Minneapolis was one of the first cities to have an NBA franchise, and even though that team eventually became the Los Angeles Lakers, I still give the T-Wolves a pass for nostalgia’s sake. They have a young team, with Kevin Love leading the way, and let’s face it, we all want to see how this Ricky Rubio thing plays out.
Memphis is also a fairly young franchise, but it has promising core of players to build on, like Rudy Gay, Zach Randolph and Marc Gasol.
Denver’s rich NBA history keeps them safe despite losing all-world forward Carmelo Anthony. They were ABA finalists before the coming to the NBA in the merger of 1976, and they have also produced three basketball hall of famers—Alex English, Dan Issel and David Thompson.
Both the Grizzlies and the Nuggets own the rare accomplishment of beating No. 1 seeds as No. 8 seeds in the NBA Playoffs, an occurrence that has only happened a total of four times in league history.
And now, it's time to say goodbye to all my Eastern Conference friends.
Toronto Raptors: Why is there a need for just one team in Canada? David Stern just needs to admit that his Canadian experiment didn’t work out as planned. The Grizzlies smartened up and moved to Memphis, and look at them now, not on my list for contraction.
The Raptors have become both a stepping stone for young drafted talent to gain a name and quickly move on—like Damon Stoudamire, Tracy McGrady, Vince Carter and Chris Bosh—and a graveyard for older players way past their primes—like Hakeem Olajuwon, Muggsy Bogues, Charles Oakley and Kevin Willis.
If they continue to function as a NBA franchise, they will always be muddled in mediocrity and never scratch the surface of being a top tier team.
Charlotte Bobcats: Alright NBA, good job, you let Michael Jordan become an owner but now, take it away from him. He hasn’t done much with the opportunity besides garner more media attention for the scrimmages he participates in during team practice than for the actual Bobcat games.
Let’s be honest, it’s a Tuesday night and there’s a Duke game, a UNC game and a Bobcats game on all at the same time, which one are you watching as a Charlotteer? No matter how your answer is formulated, the Bobcats are your third option.

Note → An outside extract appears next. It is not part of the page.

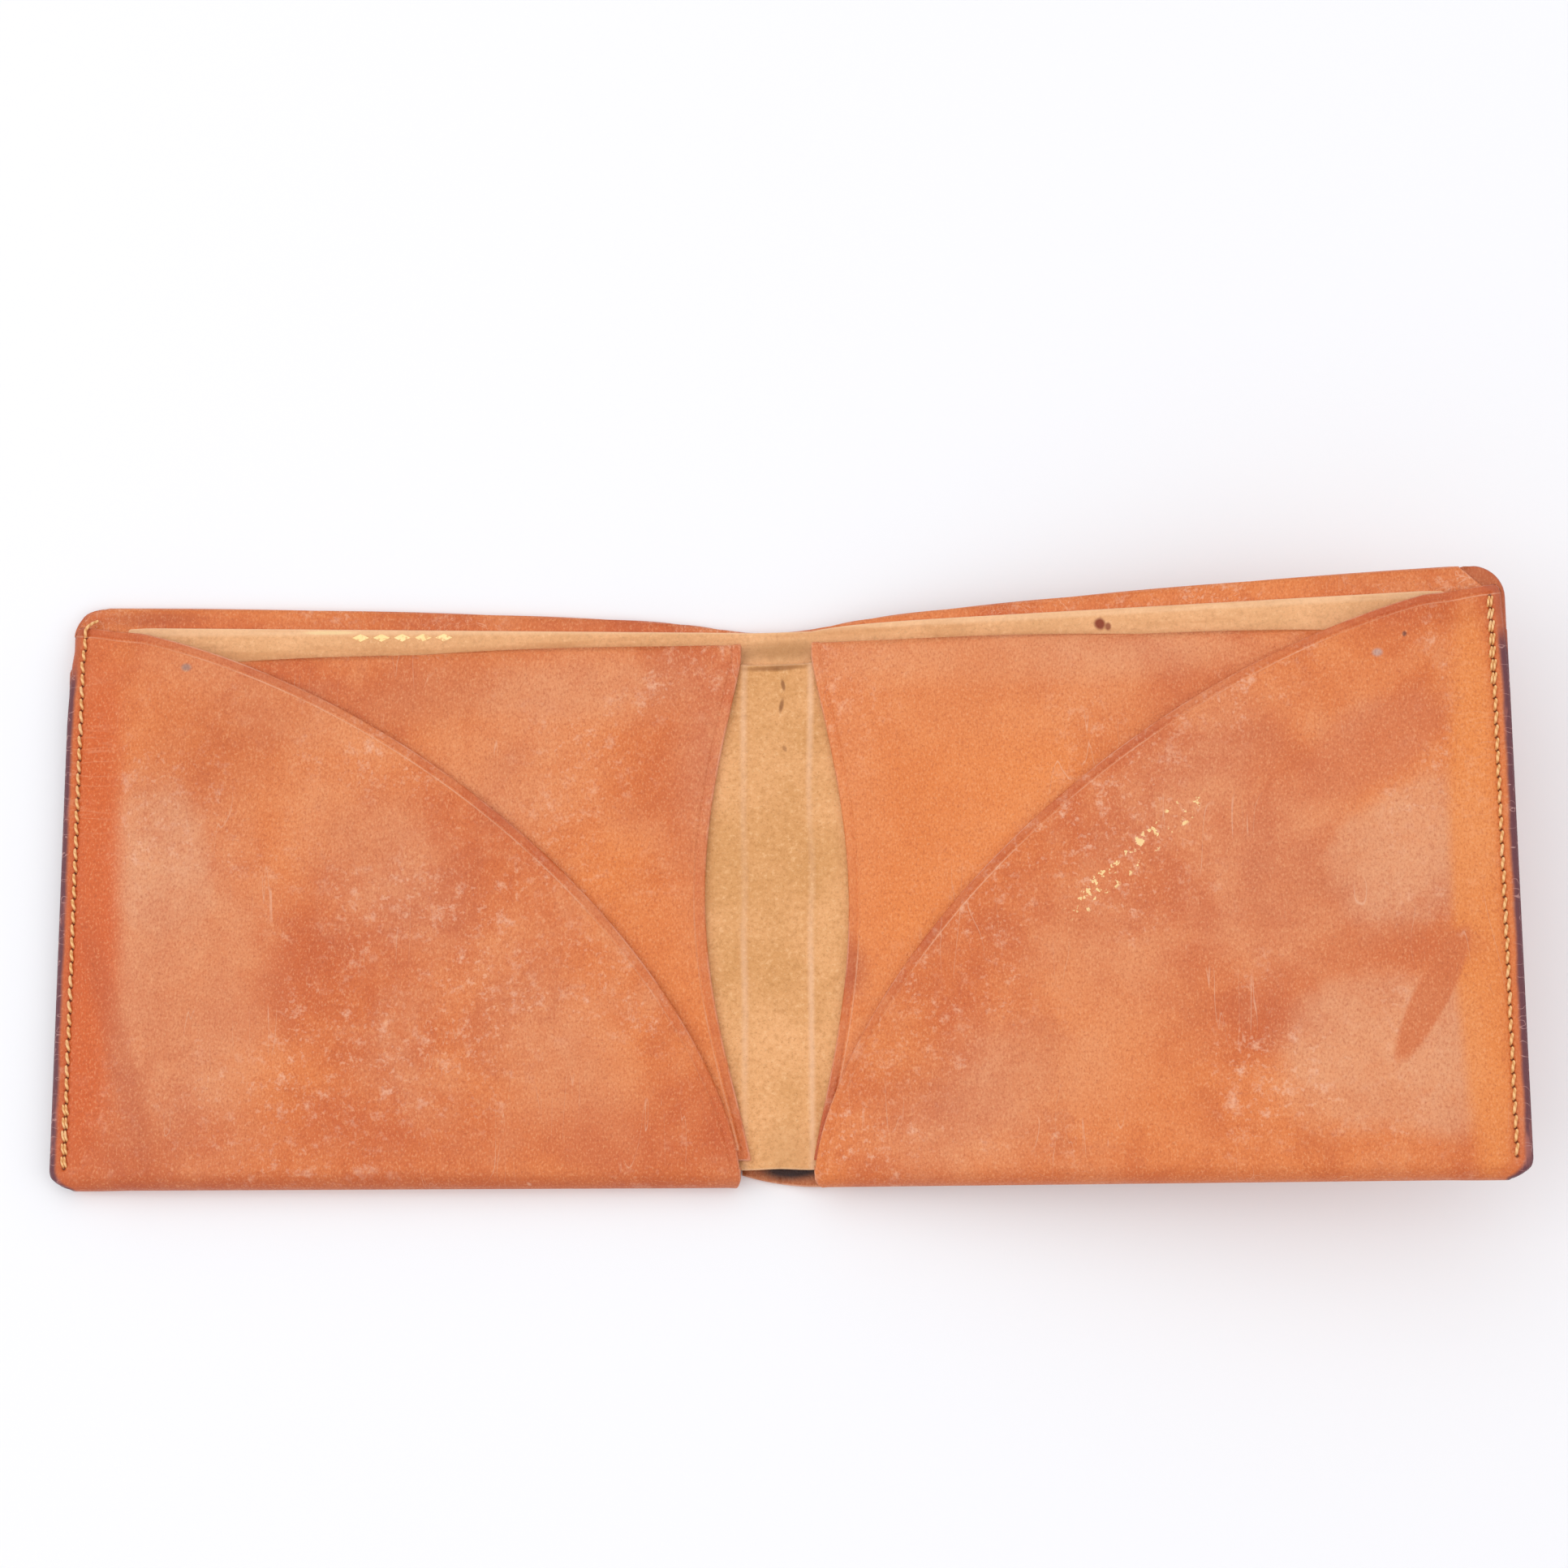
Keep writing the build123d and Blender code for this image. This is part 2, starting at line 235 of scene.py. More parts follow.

Since their re-creation in 2004, the Bobcats have not managed to develop a solidified star, besides the already established Gerald Wallace, who has already moved on to perennial playoff team, the Portland Trail Blazers. Let me break that down for you all, their biggest star went to Portland to be a role player.
Bottom line, nobody would care or notice if the Charlotte Bobcats just up and disappeared. It didn’t work for the Hornets, why would it work now?
Who the West should lose:
New Orleans Hornets: Charlotte to New Orleans, has anything really changed? No.
Sure, with Chris Paul running the point, they have been a consistent playoff team, but that's with Paul running the point. When he was hurt for most of the 2009-10 season, they weren’t that good and failed to make the playoffs. Now that Paul is almost guaranteed to leave after next season, this team is likely to be out of any playoff discussion until they are able to snag another Top 5 lottery pick that will shine and leave them after five years.
Contract them, New Orleans was doing just fine with just the Saints.
Los Angeles Clippers: Does Donald Sterling even care anymore? Did he ever? The Clippers need to go. They have been the continual laughing stock of the league since they moved to L.A. from San Diego in 1984, messing up lottery picks, like Bo Kimble, Michael Olowokandi and Darius Miles.
I know what you’re thinking, “but wait, they just got Blake Griffin, they’re on the rise.” But stop, go back and read the section about Chris Paul and the Hornets.
Newsflash: Blake Griffin is not staying past his rookie contract. The only way the Clippers can begin to compete with the Lakers for the hearts of Los Angeles is to have Donald Sterling sell the team to a competent owner.
I’m sure I speak for most NBA fans when I say, “Clippers, be gone.”
There you have it folks, just one of my many suggestions to help fix the NBA. Too many teams, too few talented players.
Did you see this past year’s eastern conference All-Star team roster? It was represented by five teams. A change is needed.